● **Exercise**
Across all the lines below, how many contain the string "Blender"? Please reply with the number only.

● **Provided material**

--------------------

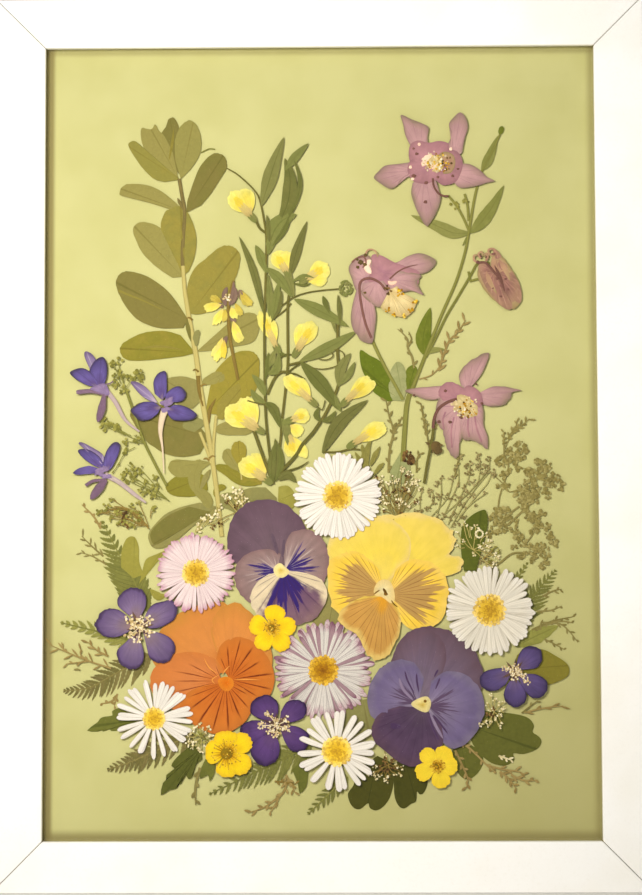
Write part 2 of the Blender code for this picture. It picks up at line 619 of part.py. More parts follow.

--------------------

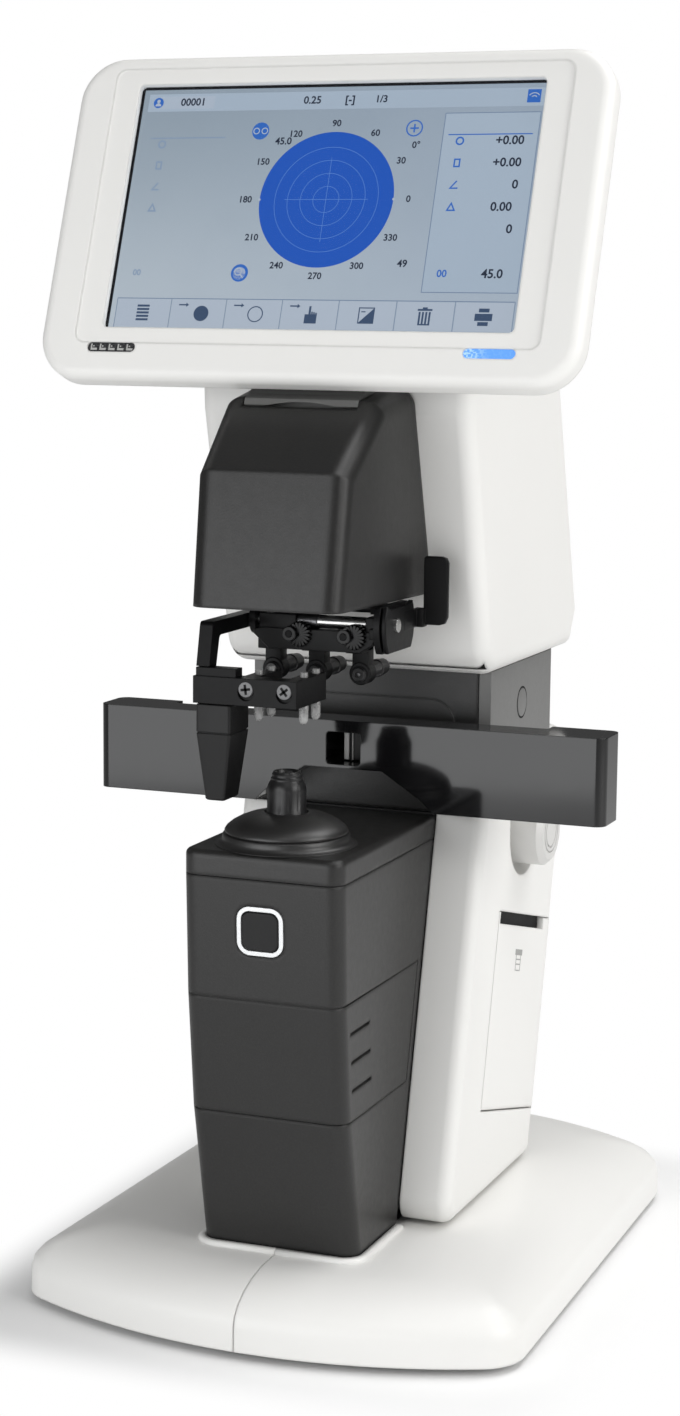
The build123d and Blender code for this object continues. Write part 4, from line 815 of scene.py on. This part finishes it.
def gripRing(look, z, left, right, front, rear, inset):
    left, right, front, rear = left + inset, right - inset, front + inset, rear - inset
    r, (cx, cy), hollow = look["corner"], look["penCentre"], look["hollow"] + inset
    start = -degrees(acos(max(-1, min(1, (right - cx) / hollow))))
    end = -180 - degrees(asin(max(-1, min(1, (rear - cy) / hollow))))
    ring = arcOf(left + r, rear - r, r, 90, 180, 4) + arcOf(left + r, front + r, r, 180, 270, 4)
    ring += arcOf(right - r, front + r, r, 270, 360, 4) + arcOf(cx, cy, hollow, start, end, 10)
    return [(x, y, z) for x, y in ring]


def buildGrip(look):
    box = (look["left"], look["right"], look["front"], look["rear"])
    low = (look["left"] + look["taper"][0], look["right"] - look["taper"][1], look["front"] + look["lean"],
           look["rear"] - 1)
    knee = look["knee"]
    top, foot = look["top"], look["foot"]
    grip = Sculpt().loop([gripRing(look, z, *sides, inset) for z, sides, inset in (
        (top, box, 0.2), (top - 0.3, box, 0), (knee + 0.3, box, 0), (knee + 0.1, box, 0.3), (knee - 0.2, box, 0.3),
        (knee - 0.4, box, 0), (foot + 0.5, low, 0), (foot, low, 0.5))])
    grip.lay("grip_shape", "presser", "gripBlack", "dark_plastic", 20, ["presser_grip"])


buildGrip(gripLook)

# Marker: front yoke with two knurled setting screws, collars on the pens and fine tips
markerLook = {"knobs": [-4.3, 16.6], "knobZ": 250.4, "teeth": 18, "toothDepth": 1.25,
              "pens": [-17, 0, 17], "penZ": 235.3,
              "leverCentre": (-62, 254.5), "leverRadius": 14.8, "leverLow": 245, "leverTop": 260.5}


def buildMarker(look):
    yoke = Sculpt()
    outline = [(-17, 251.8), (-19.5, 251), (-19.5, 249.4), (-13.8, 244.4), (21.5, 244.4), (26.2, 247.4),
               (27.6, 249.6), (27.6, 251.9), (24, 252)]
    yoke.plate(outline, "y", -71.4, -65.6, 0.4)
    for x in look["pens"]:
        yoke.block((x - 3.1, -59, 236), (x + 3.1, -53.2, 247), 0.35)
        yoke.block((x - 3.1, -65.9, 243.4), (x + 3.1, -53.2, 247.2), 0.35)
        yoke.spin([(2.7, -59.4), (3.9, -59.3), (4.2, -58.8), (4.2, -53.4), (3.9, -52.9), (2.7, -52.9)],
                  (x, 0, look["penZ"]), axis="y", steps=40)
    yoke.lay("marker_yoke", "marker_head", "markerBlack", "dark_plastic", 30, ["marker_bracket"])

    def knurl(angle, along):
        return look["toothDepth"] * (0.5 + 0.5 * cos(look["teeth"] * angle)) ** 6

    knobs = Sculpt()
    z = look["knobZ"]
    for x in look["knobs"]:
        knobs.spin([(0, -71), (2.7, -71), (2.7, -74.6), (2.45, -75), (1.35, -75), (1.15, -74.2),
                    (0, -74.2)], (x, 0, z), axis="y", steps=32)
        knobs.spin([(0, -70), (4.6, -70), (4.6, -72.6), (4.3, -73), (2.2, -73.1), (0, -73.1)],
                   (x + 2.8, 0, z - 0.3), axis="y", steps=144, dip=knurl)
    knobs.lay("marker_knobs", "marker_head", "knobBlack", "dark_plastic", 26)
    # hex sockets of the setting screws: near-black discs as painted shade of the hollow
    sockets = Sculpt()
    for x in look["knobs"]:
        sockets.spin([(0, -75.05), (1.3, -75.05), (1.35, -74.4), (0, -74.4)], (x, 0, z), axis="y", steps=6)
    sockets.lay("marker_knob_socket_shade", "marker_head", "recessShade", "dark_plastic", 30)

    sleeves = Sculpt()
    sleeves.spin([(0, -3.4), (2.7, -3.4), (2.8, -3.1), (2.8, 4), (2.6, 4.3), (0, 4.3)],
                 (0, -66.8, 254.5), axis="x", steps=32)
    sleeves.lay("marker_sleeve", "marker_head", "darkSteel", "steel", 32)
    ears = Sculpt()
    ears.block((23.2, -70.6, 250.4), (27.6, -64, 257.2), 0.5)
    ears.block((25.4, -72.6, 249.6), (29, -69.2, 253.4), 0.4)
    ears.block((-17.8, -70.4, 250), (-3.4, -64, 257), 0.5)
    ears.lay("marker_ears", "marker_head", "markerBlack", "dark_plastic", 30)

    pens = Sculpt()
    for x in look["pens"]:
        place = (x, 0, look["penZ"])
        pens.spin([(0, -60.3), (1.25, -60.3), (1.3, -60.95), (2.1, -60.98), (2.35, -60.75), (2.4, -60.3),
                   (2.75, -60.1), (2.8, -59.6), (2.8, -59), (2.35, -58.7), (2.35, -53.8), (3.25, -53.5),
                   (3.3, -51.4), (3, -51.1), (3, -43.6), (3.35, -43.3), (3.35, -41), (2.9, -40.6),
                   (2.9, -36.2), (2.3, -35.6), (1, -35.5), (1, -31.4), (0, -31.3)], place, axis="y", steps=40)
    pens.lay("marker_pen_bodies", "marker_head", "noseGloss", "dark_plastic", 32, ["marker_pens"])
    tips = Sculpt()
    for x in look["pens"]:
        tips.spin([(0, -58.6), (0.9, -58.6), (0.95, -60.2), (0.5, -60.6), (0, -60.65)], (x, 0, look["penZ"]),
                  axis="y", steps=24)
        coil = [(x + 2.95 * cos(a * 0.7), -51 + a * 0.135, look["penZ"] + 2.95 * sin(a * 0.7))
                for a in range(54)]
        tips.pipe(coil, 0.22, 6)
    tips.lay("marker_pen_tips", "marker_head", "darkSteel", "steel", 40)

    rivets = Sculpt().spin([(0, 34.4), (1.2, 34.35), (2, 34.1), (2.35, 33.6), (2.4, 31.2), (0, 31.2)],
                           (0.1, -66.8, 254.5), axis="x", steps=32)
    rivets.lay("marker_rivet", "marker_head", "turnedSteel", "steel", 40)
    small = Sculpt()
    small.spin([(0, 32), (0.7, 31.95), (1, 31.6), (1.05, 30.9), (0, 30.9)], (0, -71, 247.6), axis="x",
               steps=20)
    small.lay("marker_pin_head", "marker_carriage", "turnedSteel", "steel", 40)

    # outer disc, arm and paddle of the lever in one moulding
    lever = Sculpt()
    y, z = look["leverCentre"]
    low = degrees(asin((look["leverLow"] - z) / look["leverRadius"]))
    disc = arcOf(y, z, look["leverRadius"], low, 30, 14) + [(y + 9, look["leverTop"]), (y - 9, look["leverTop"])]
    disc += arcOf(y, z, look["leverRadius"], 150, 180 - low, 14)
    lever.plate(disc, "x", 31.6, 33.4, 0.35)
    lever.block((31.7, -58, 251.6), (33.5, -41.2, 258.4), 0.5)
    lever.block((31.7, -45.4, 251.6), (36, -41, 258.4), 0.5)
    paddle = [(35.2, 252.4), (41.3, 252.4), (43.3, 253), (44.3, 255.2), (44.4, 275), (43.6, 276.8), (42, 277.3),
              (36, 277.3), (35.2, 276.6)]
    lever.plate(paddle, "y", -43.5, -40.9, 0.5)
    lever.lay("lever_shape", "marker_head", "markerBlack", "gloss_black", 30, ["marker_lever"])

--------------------

● **Result for this exercise**
2